*RECORDS FOR PROCESSING*

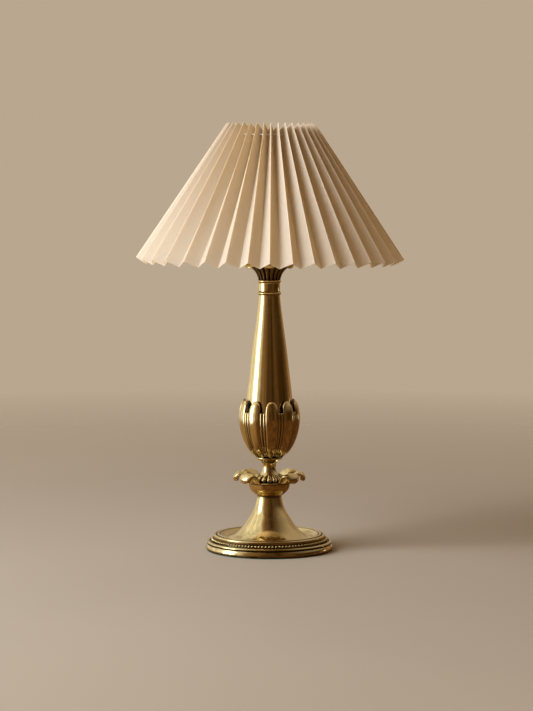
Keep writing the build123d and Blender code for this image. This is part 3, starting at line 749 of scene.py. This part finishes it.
class LAMP_OT_calyx(Operator):
    """Adds the calyx: a cup of long leaves with pairs of narrow ribs between them"""
    bl_idname = "lamp.add_calyx"
    bl_label = "Calyx"

    def execute(self, context):
        sizes = context.scene.lamp_stem
        leaf = [(13.0, 107.6, 2.0, 1.5), (17.4, 111.4, 3.3, 2.0), (22.0, 116.4, 4.6, 2.3),
                (26.0, 123.2, 5.8, 2.5), (29.3, 131.5, 6.6, 2.6), (31.8, 141.2, 7.1, 2.6),
                (33.0, 151.0, 7.4, 2.6), (32.7, 160.0, 7.3, 2.5), (31.5, 166.4, 6.6, 2.3),
                (30.4, 170.0, 5.3, 2.0), (29.6, 172.4, 3.4, 1.5), (29.1, 173.6, 1.0, 0.7)]
        leaves = draw_limb(leaf, 4, 28)
        repeat_round(sizes.leaves, -sizes.leaf_turn)
        rib = [(15.8, 110.2, 0.7, 0.6), (21.4, 116.2, 1.1, 1.1), (25.9, 123.4, 1.4, 1.5),
               (29.4, 131.8, 1.7, 1.8), (31.7, 141.3, 1.9, 2.0), (32.6, 151.0, 1.95, 2.0),
               (32.5, 158.4, 1.95, 1.9), (32.4, 160.2, 1.6, 1.5), (32.3, 160.9, 0.6, 0.5)]
        ribs = draw_limb(rib, 4, 18)
        between = math.pi / sizes.leaves - sizes.leaf_turn
        repeat_at([between + FULL_TURN * i / sizes.leaves + side * sizes.rib_turn
                   for i in range(sizes.leaves) for side in (-1, 1)])
        outside = smooth_line([(14.0, NECK_RING_TOP), (18.8, 112.4), (22.9, 117.1),
                               (26.5, 123.8), (29.8, 132.0), (32.0, 141.5), (33.1, 151.0),
                               (33.0, 159.6)], 5)
        inside = smooth_line([(31.0, 160.2), (30.8, 150.5), (28.9, 139.5), (25.6, 130.0),
                              (20.9, 121.5), (15.9, 115.0), (12.6, CALYX_SEAT)], 3)
        turn_round_bore(NECK_RING_TOP, CALYX_SEAT, outside, inside)
        join_up(leaves, ribs)
        set_up_brass("calyx_casting", "aged_brass", "calyx", crease=50.0)
        return {"FINISHED"}


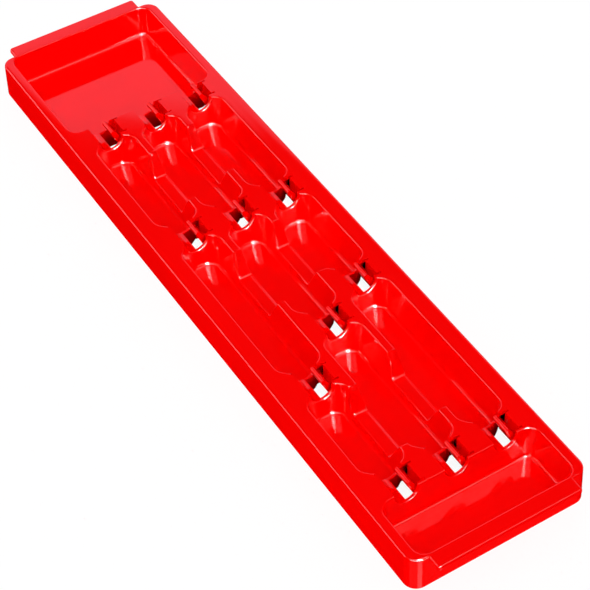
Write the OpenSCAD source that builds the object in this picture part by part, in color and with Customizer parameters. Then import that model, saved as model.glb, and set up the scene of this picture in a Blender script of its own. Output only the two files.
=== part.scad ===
// Long moulded tray that holds ratchets and extensions by their shafts.
// X runs across the tray, Y along it, Z up. The origin is the middle of the underside.

/* [Body] */
// Length of the box, without its two end ledges
body_l = 447; // [440:1:454]
// Width of the box
body_w = 106.5; // [104:0.1:110]
// Height from the table to the deck
body_h = 22.2; // [20:0.2:26]
// Radius of the four upright corners
corner_r = 7.4; // [6.4:0.2:9]
// Lean of the long sides of the skirt in degrees, wider at the foot
side_draft = 0.8; // [0.5:0.1:3]
// Lean of the two ends of the skirt in degrees
end_draft = 2; // [0.5:0.1:3]
// Rounding of the outer top edge
rim_r = 1.4; // [0.8:0.1:2]

/* [Walls] */
// Thickness of the outer skirt
skirt_t = 2.2; // [1.6:0.1:2.6]
// Thickness of the deck
deck_t = 2.2; // [1.6:0.1:2.8]
// Thickness of the floors
floor_t = 1.6; // [1.2:0.1:2.4]
// Thickness of the tub walls
tub_t = 1.8; // [1.5:0.1:2.1]
// How far the side walls of a tub lean inward from the deck to the floor
side_lean = 2.4; // [1:0.1:2.6]
// How far the end walls of a tub lean inward from the deck to the floor
end_lean = 1.2; // [0.6:0.1:2]
// Fillet between a tub wall and its floor
floor_fillet = 2; // [1:0.1:2.2]
// Rounding where a tub, a saddle or a lowered stretch meets the deck or a wall
edge_r = 0.9; // [0.4:0.1:1]

/* [Ledges] */
// How far each end ledge sticks out
ledge_d = 8.4; // [6:0.2:12]
// Thickness of a ledge
ledge_t = 2.6; // [2:0.1:3.4]
// Radius of the two free corners of a ledge, seen from above
ledge_r = 1.8; // [1.4:0.1:3]
// Rounding of the upper edge of a ledge
ledge_edge_r = 1.3; // [0.6:0.1:1.4]

/* [Bins] */
// Flat rim beside the two end bins
bin_rim = 5.9; // [4.6:0.1:6.4]
// Radius of the upright corners of the bins
bin_r = 6.8; // [5:0.2:8]

/* [Pockets] */
// Distance between the three columns
pitch = 30.1; // [29.6:0.1:30.6]
// Width of a pocket
pocket_w = 25.3; // [24.4:0.1:26]
// Size of the slanted corners of a pocket on the closed side of the clips
pocket_chamfer = 6.2; // [5.6:0.1:6.8]
// Size of its corners on the side of the springs
spring_chamfer = 4.4; // [4.3:0.1:5.6]
// Radius where the walls of a pocket meet
pocket_r = 7.2; // [5.6:0.1:7.4]
// Length of the lowered stretch of a divider at deck level
gap_l = 47; // [42:1:50]
// Height of the lowered stretch above the table
ridge_h = 7; // [5.6:0.2:9]
// How far each end of the lowered stretch slants inward
gap_slant = 6.8; // [4:0.2:9]
// Fillet between a slant and the ridge
gap_foot_r = 2; // [1:0.1:3]
// Rounding of the two long edges of the ridge
ridge_r = 1.4; // [0.8:0.1:1.8]

/* [Clips] */
// Radius of a saddle
saddle_r = 7.1; // [6.6:0.1:7.4]
// How far the middle of a saddle sits below the deck
saddle_drop = 1; // [0.4:0.1:1.6]
// Length of the bridge between two pockets that carries a clip
bridge_l = 17; // [16:0.2:18]
// Width of the slots that free a spring at its ends
slot_w = 1.1; // [0.9:0.1:1.4]
// Thickness of a spring
spring_t = 1.7; // [1.6:0.1:2.2]
// How far the finger of a spring rises above the deck
finger_rise = 2.2; // [1:0.1:3]

/* [Hidden] */
$fn = 96;
eps = 0.01;
arc_steps = 4;
shell_steps = 2;
fillet_steps = 3;

// Middle of each clip along the tray, row by row, for the columns at left, middle and right
clip_rows = [[131.9, 131.9, 131.9], [31.8, 31.8, 31.8], [-98.3, -66.8, -47.5], [-176.9, -176.9, -176.9]];
// Middle of the lowered stretch of the divider at left and at right in each row of pockets
gap_rows = [[77.2, 85.3], [-19.6, -11.2], [-136.7, -127.7]];

depth = body_h - floor_t;
clip_half = bridge_l / 2;
far_bin_trim = 0.9;
near_bin_trim = 0.2;
bin_w = body_w - 2 * bin_rim;
bin_radii = [bin_r, bin_r - side_lean];
pocket_radii = [pocket_r, pocket_r];
far_bin = [clip_rows[0][0] + clip_half - far_bin_trim, body_l / 2 - tub_t];
near_bin = [-body_l / 2 + tub_t, clip_rows[3][0] - clip_half + near_bin_trim];
divider_w = pitch - pocket_w;
divider_foot = divider_w + 2 * side_lean;
divider_trim = pocket_r / 2;
lap = 0.05;
shell_foot_r = 2.4;
column_x = [-pitch, 0, pitch];
saddle_z = body_h - saddle_drop;
spring_face = saddle_r + 2.6;
window_l = bridge_l - 2 * tub_t;
spring_l = window_l - 2 * slot_w;
bend_z = saddle_z - saddle_r - 1.6;
bend_r = spring_t + 0.85;
finger_top_x = 1.9;
finger_r = 0.9;
finger_slant = 40;
finger_back = [0.3, -1.8];

// Where two lines cross, each given by the angle of its normal and its distance from the origin
function meet(a, b) =
    let (s = sin(b[0] - a[0]))
    [(a[1] * sin(b[0]) - b[1] * sin(a[0])) / s, (b[1] * cos(a[0]) - a[1] * cos(b[0])) / s];

// Convex outline with round corners, drawn smaller by inset; its sides are [angle, distance]
function outline(sides, r, inset, steps) =
    let (n = len(sides))
    [for (i = [0:n - 1])
        let (a = sides[i], b = sides[(i + 1) % n], turn = (b[0] - a[0] + 360) % 360)
        let (c = meet([a[0], a[1] - r], [b[0], b[1] - r]))
        for (k = [0:steps]) c + (r - inset) * [cos(a[0] + turn * k / steps), sin(a[0] + turn * k / steps)]];

// Sides of a rectangle, and of a pocket with its slanted corners
function box_sides(w, l) = [[0, w / 2], [90, l / 2], [180, w / 2], [270, l / 2]];
function pocket_sides(w, l) =
    let (right = (w / 2 + l / 2 - spring_chamfer) * cos(45), left = (w / 2 + l / 2 - pocket_chamfer) * cos(45))
    [[0, w / 2], [45, right], [90, l / 2], [135, left],
     [180, w / 2], [225, left], [270, l / 2], [315, right]];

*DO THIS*
The lines to be given again exactly are those from the one containing "Write the OpenSCAD" up to and including the one containing "of the underside.".

*TASK RESPONSE*
Write the OpenSCAD source that builds the object in this picture part by part, in color and with Customizer parameters. Then import that model, saved as model.glb, and set up the scene of this picture in a Blender script of its own. Output only the two files.
=== part.scad ===
// Long moulded tray that holds ratchets and extensions by their shafts.
// X runs across the tray, Y along it, Z up. The origin is the middle of the underside.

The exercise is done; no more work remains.